> Task brief
Below are records; reproduce exactly the lines from the one that has "left one lies;" through the one that has "obj.matrix_parent_inverse = Matrix.Identity(4)", ends included, and nothing more.

> Data shown
━━━━━━━━━━━━━━━━━━━━

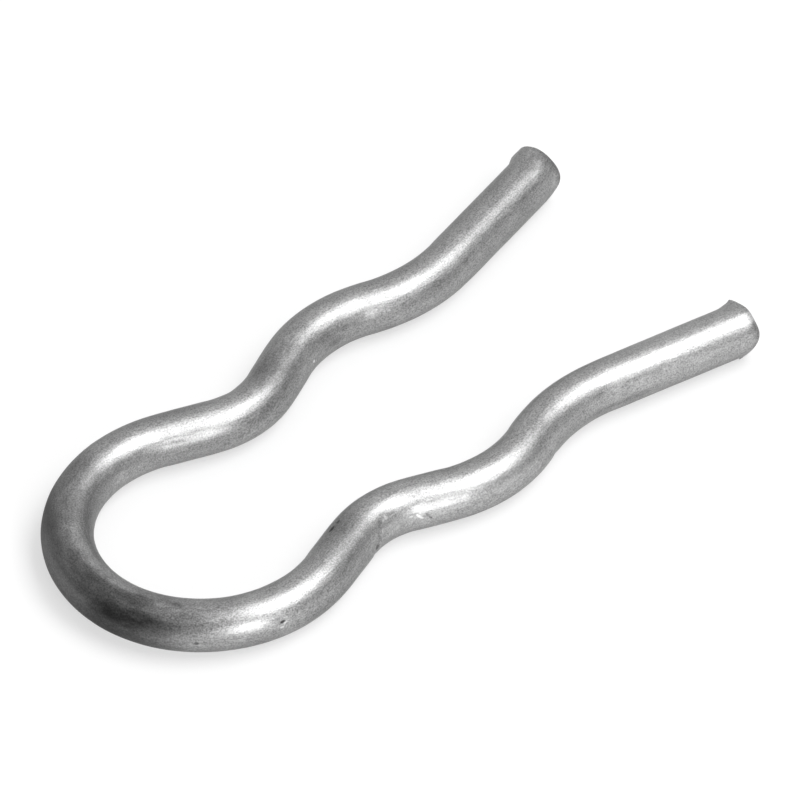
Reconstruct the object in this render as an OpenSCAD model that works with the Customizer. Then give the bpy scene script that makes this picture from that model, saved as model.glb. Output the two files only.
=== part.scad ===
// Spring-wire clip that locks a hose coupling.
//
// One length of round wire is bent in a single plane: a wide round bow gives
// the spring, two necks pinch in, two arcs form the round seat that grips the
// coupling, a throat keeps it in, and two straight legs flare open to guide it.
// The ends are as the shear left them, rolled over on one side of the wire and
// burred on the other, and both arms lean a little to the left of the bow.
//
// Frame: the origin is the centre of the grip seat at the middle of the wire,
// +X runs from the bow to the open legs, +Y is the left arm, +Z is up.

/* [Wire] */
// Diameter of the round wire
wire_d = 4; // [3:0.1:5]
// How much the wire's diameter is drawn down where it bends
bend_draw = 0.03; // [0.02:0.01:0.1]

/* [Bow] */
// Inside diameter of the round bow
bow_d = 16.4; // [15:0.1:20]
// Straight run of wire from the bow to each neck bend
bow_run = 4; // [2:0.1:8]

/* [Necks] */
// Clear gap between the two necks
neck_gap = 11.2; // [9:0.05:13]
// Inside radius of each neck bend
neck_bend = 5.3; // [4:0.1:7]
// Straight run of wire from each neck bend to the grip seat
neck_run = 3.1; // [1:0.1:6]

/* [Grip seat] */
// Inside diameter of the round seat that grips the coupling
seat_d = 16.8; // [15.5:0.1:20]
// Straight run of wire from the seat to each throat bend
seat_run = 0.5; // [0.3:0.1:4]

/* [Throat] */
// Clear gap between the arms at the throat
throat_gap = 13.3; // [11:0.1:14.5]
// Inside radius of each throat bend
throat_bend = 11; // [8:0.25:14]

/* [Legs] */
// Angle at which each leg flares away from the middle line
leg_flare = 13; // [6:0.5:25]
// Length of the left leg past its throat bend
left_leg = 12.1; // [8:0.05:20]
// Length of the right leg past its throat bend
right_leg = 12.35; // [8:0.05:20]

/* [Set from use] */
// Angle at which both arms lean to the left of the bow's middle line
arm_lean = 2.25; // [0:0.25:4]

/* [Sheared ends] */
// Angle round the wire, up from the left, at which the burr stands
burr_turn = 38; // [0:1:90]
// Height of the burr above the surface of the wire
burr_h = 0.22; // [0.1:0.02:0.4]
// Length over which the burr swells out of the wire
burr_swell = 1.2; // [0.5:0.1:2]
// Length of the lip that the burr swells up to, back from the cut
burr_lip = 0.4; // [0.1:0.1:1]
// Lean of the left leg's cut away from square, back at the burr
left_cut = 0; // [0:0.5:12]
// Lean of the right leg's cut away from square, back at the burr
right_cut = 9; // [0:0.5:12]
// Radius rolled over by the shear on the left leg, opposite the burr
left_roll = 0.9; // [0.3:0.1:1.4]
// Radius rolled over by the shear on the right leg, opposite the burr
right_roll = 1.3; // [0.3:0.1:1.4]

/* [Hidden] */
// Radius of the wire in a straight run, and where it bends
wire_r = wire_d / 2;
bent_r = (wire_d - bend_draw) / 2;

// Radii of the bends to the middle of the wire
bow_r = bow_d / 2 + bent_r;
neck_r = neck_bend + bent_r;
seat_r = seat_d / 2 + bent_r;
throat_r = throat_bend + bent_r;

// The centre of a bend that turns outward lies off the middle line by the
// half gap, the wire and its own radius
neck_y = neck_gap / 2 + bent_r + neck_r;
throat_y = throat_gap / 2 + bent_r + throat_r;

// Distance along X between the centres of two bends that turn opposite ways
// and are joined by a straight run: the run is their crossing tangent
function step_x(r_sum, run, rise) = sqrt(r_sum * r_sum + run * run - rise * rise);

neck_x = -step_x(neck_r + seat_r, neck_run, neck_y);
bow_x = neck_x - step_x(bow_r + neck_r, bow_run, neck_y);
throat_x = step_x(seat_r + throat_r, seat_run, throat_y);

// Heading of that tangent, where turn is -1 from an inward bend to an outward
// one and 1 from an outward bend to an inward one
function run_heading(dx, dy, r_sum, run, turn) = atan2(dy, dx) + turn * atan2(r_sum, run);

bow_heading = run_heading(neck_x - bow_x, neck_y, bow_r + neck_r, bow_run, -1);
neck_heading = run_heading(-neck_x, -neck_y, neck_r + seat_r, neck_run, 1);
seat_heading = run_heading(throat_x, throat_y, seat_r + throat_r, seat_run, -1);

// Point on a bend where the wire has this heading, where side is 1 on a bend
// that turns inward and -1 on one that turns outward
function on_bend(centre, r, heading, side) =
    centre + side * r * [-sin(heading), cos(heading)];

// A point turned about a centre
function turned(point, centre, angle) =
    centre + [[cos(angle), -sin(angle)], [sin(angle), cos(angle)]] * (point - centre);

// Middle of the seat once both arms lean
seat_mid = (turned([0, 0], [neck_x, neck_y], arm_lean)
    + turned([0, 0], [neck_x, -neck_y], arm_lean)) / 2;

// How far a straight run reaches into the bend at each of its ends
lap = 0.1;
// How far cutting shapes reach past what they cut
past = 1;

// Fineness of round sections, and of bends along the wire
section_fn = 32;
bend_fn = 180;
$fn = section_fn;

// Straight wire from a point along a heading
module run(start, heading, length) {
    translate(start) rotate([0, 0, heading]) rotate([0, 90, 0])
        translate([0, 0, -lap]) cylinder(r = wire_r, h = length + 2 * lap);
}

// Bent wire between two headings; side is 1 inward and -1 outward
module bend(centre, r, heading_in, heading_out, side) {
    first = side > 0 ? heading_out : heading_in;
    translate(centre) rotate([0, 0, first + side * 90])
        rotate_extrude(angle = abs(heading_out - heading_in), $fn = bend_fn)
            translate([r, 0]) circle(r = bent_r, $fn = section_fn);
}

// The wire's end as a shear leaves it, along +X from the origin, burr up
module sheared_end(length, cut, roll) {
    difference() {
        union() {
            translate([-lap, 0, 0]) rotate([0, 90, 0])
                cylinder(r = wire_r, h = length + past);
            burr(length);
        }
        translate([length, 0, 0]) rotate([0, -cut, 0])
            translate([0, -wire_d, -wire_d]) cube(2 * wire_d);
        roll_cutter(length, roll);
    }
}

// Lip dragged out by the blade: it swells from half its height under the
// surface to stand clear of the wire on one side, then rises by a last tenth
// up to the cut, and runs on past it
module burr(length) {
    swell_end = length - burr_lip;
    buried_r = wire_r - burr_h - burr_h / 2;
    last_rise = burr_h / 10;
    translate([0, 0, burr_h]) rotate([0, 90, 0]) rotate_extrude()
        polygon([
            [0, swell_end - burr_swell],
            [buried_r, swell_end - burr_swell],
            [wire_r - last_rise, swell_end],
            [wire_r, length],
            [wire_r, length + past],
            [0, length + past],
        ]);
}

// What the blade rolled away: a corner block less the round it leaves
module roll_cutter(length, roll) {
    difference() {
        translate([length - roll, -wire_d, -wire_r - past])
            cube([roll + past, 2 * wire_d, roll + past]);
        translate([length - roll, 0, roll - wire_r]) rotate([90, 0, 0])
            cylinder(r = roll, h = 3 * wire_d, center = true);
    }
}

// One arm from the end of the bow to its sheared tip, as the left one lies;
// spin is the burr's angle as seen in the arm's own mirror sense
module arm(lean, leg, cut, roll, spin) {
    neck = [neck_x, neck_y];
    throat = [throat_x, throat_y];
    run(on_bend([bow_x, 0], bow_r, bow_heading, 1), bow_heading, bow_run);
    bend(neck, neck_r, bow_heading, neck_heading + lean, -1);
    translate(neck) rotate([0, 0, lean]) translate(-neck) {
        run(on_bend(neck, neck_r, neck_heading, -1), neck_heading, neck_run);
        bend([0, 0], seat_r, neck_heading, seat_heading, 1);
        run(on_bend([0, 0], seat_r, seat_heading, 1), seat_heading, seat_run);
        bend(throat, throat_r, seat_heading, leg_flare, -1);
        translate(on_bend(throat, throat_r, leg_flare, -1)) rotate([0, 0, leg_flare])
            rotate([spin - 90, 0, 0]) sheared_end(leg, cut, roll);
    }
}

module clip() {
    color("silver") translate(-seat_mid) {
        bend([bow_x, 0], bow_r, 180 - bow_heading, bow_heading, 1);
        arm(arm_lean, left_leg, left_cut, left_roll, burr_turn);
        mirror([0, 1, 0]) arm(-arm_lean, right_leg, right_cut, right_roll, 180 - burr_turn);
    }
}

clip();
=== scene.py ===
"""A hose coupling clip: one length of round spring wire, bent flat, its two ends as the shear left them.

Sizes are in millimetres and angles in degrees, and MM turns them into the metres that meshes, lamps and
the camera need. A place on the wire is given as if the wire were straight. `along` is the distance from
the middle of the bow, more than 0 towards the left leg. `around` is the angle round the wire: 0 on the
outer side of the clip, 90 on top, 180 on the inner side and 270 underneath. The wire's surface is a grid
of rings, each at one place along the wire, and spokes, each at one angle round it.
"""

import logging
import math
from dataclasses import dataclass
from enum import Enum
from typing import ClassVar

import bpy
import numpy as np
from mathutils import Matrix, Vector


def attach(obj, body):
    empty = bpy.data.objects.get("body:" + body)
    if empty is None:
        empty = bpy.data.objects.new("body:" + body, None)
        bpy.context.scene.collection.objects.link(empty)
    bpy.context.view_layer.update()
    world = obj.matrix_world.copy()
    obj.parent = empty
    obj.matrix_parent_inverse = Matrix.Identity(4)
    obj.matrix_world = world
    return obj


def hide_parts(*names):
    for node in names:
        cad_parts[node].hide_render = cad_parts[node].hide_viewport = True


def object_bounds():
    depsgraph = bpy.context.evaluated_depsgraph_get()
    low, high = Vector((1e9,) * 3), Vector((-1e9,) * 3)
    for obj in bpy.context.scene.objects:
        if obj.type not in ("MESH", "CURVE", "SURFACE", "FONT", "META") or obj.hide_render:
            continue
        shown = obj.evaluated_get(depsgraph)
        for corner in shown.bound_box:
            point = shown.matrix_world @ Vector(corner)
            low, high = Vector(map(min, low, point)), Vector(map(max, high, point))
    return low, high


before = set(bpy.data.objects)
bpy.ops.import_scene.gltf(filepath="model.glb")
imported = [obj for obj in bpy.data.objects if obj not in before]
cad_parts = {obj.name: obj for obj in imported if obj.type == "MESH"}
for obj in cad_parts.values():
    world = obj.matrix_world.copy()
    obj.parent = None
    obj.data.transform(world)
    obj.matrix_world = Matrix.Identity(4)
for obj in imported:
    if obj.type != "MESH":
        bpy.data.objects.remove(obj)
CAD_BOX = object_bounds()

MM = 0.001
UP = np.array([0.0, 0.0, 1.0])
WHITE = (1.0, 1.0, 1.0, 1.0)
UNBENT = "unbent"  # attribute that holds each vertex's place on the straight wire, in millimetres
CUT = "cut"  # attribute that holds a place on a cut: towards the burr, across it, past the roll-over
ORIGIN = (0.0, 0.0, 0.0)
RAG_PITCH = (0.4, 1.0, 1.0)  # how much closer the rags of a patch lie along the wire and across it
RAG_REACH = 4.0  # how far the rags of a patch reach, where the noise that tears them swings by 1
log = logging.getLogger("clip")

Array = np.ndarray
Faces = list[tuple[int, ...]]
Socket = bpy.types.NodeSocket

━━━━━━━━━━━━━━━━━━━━

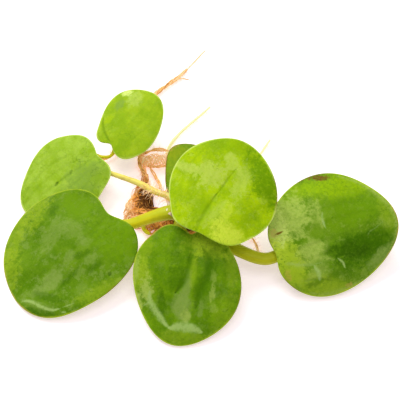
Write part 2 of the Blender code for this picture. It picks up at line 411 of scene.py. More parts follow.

━━━━━━━━━━━━━━━━━━━━

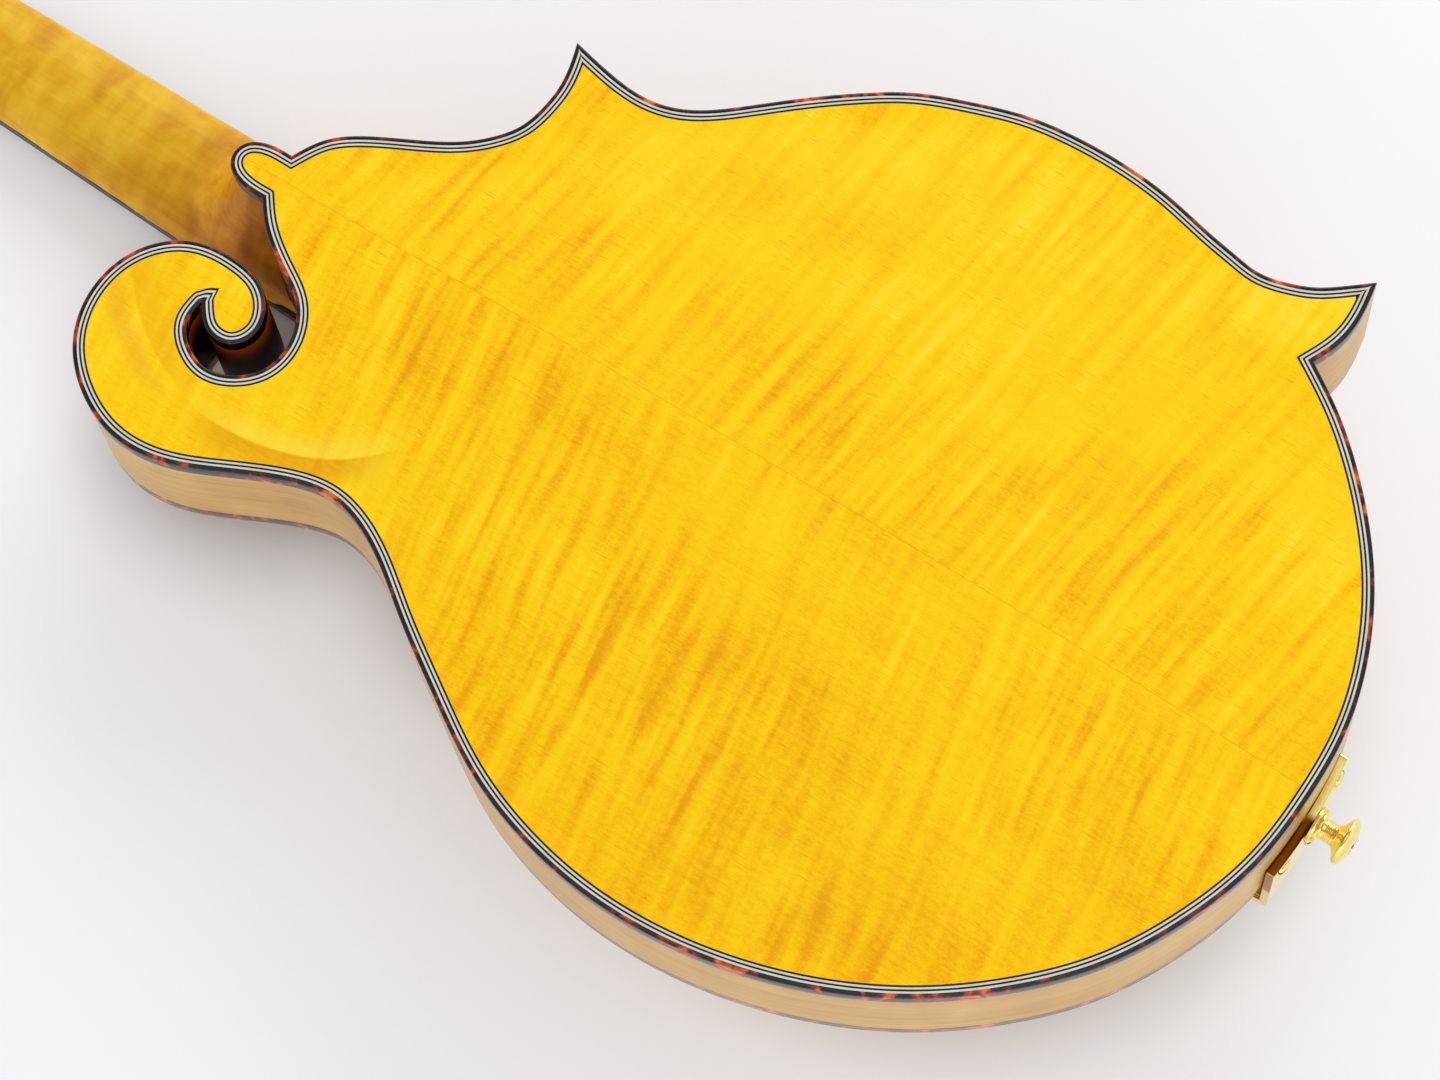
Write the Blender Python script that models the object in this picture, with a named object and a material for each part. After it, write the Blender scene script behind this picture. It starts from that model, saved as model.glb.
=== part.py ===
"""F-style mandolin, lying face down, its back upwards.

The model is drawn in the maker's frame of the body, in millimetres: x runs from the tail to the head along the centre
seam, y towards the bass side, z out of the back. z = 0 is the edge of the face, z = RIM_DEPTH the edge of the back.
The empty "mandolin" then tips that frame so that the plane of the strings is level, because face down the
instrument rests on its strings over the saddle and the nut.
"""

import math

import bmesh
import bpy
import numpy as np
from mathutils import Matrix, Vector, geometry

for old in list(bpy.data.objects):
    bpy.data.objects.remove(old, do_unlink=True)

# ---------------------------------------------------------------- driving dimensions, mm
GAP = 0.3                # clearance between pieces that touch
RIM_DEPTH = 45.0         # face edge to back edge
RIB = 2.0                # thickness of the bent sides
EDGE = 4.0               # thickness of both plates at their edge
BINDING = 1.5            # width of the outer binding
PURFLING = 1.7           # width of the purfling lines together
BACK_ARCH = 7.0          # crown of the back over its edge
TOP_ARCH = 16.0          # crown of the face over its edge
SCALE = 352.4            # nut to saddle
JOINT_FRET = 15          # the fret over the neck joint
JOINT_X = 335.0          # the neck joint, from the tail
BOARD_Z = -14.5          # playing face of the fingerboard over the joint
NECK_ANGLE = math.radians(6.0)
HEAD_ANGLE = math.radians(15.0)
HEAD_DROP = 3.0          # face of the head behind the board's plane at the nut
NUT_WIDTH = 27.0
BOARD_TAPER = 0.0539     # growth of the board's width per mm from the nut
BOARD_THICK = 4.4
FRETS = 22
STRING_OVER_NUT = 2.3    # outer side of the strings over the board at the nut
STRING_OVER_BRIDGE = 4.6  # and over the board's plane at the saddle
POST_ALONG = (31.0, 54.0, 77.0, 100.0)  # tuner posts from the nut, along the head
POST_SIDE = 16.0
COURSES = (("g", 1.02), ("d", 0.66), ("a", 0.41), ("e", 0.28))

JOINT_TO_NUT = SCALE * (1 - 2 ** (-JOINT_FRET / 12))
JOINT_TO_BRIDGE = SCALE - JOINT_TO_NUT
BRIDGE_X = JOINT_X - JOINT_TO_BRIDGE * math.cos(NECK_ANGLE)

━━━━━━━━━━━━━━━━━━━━

> Solution for this exercise
// One arm from the end of the bow to its sheared tip, as the left one lies;
// spin is the burr's angle as seen in the arm's own mirror sense
module arm(lean, leg, cut, roll, spin) {
    neck = [neck_x, neck_y];
    throat = [throat_x, throat_y];
    run(on_bend([bow_x, 0], bow_r, bow_heading, 1), bow_heading, bow_run);
    bend(neck, neck_r, bow_heading, neck_heading + lean, -1);
    translate(neck) rotate([0, 0, lean]) translate(-neck) {
        run(on_bend(neck, neck_r, neck_heading, -1), neck_heading, neck_run);
        bend([0, 0], seat_r, neck_heading, seat_heading, 1);
        run(on_bend([0, 0], seat_r, seat_heading, 1), seat_heading, seat_run);
        bend(throat, throat_r, seat_heading, leg_flare, -1);
        translate(on_bend(throat, throat_r, leg_flare, -1)) rotate([0, 0, leg_flare])
            rotate([spin - 90, 0, 0]) sheared_end(leg, cut, roll);
    }
}

module clip() {
    color("silver") translate(-seat_mid) {
        bend([bow_x, 0], bow_r, 180 - bow_heading, bow_heading, 1);
        arm(arm_lean, left_leg, left_cut, left_roll, burr_turn);
        mirror([0, 1, 0]) arm(-arm_lean, right_leg, right_cut, right_roll, 180 - burr_turn);
    }
}

clip();
=== scene.py ===
"""A hose coupling clip: one length of round spring wire, bent flat, its two ends as the shear left them.

Sizes are in millimetres and angles in degrees, and MM turns them into the metres that meshes, lamps and
the camera need. A place on the wire is given as if the wire were straight. `along` is the distance from
the middle of the bow, more than 0 towards the left leg. `around` is the angle round the wire: 0 on the
outer side of the clip, 90 on top, 180 on the inner side and 270 underneath. The wire's surface is a grid
of rings, each at one place along the wire, and spokes, each at one angle round it.
"""

import logging
import math
from dataclasses import dataclass
from enum import Enum
from typing import ClassVar

import bpy
import numpy as np
from mathutils import Matrix, Vector


def attach(obj, body):
    empty = bpy.data.objects.get("body:" + body)
    if empty is None:
        empty = bpy.data.objects.new("body:" + body, None)
        bpy.context.scene.collection.objects.link(empty)
    bpy.context.view_layer.update()
    world = obj.matrix_world.copy()
    obj.parent = empty
    obj.matrix_parent_inverse = Matrix.Identity(4)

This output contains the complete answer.